PROBLEM REQUIREMENTS: Set down exactly the lines from the one with "Reconstruct the object" to the one with "from math import cos, pi, radians, sin, tan", both included, and no line outside that range.

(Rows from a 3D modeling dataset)
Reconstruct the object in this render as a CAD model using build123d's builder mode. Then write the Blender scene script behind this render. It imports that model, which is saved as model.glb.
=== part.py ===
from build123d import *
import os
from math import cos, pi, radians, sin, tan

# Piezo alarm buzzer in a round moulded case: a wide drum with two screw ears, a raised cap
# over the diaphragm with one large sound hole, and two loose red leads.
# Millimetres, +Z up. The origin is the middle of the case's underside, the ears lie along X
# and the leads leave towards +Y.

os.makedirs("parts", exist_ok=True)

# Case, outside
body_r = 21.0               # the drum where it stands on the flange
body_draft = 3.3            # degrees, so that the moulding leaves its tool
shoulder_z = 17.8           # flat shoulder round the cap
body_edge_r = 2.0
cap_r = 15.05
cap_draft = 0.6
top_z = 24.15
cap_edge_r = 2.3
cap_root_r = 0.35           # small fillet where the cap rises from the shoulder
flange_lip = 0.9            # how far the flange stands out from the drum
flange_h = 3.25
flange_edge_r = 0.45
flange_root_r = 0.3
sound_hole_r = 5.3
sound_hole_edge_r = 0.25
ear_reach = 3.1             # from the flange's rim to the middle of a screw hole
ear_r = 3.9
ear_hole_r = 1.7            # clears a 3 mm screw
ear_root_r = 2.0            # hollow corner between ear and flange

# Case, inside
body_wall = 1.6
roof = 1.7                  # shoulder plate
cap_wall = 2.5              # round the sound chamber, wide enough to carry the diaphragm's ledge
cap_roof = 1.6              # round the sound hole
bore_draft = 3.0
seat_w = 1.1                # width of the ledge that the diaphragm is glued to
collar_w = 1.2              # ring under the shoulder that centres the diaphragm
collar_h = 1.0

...

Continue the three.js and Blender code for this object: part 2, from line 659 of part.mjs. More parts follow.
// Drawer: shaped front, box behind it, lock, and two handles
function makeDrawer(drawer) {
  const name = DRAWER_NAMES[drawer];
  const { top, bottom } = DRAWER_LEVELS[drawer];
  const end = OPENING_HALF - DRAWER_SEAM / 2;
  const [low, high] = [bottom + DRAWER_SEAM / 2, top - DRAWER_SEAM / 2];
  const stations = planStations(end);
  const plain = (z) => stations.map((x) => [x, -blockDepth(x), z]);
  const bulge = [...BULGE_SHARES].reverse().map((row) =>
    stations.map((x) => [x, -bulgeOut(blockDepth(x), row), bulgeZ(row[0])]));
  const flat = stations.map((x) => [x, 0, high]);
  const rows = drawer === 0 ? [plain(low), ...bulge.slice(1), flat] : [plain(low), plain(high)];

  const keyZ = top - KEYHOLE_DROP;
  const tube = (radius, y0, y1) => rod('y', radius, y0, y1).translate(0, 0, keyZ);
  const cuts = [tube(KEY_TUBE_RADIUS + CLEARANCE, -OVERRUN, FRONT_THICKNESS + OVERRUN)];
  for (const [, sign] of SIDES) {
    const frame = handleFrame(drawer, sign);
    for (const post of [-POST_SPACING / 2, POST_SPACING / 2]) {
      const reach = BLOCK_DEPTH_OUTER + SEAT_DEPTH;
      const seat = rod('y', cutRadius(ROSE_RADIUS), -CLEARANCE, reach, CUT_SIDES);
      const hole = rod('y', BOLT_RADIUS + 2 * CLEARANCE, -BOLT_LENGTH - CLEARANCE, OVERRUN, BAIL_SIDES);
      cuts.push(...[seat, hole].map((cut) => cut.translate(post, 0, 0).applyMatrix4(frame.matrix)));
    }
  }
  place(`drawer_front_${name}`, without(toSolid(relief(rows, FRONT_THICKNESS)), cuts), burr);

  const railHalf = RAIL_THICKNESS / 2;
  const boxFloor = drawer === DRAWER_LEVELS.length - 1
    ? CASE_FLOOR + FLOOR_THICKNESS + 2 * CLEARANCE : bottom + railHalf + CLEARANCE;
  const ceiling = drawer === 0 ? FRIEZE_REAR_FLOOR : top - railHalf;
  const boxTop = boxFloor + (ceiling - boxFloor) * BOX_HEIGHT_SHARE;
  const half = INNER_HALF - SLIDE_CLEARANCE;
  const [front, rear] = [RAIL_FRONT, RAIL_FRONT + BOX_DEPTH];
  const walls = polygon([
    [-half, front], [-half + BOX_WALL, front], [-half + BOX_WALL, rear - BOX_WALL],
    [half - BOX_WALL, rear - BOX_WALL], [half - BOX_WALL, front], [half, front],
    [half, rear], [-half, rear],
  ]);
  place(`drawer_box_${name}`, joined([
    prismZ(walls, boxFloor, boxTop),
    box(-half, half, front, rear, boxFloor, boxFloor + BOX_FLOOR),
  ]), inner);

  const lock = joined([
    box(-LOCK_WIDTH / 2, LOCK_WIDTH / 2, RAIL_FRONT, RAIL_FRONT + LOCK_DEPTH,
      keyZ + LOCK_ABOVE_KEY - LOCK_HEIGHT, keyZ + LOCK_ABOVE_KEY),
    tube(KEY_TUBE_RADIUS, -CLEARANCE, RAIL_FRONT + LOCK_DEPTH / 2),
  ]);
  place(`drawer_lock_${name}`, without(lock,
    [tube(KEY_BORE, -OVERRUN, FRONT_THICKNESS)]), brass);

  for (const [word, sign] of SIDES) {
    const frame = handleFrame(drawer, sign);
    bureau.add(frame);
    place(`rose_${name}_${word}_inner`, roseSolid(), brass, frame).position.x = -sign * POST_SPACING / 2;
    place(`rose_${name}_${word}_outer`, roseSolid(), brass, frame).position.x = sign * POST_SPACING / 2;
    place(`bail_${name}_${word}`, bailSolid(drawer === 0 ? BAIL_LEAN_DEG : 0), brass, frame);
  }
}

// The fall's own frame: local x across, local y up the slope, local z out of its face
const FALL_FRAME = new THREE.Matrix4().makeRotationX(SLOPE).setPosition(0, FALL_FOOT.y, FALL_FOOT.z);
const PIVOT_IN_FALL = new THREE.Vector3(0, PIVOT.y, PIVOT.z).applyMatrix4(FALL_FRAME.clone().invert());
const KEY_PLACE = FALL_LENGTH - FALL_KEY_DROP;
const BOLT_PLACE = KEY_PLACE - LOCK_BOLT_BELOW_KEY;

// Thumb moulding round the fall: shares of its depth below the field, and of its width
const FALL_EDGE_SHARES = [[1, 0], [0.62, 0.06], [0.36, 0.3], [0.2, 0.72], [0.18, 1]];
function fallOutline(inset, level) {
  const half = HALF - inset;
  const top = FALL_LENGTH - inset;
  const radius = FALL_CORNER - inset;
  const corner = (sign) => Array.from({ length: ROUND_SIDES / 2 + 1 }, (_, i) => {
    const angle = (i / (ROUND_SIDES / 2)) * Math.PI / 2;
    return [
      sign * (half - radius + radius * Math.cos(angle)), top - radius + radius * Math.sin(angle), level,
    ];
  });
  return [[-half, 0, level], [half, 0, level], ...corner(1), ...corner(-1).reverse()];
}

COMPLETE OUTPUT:
Reconstruct the object in this render as a CAD model using build123d's builder mode. Then write the Blender scene script behind this render. It imports that model, which is saved as model.glb.
=== part.py ===
from build123d import *
import os
from math import cos, pi, radians, sin, tan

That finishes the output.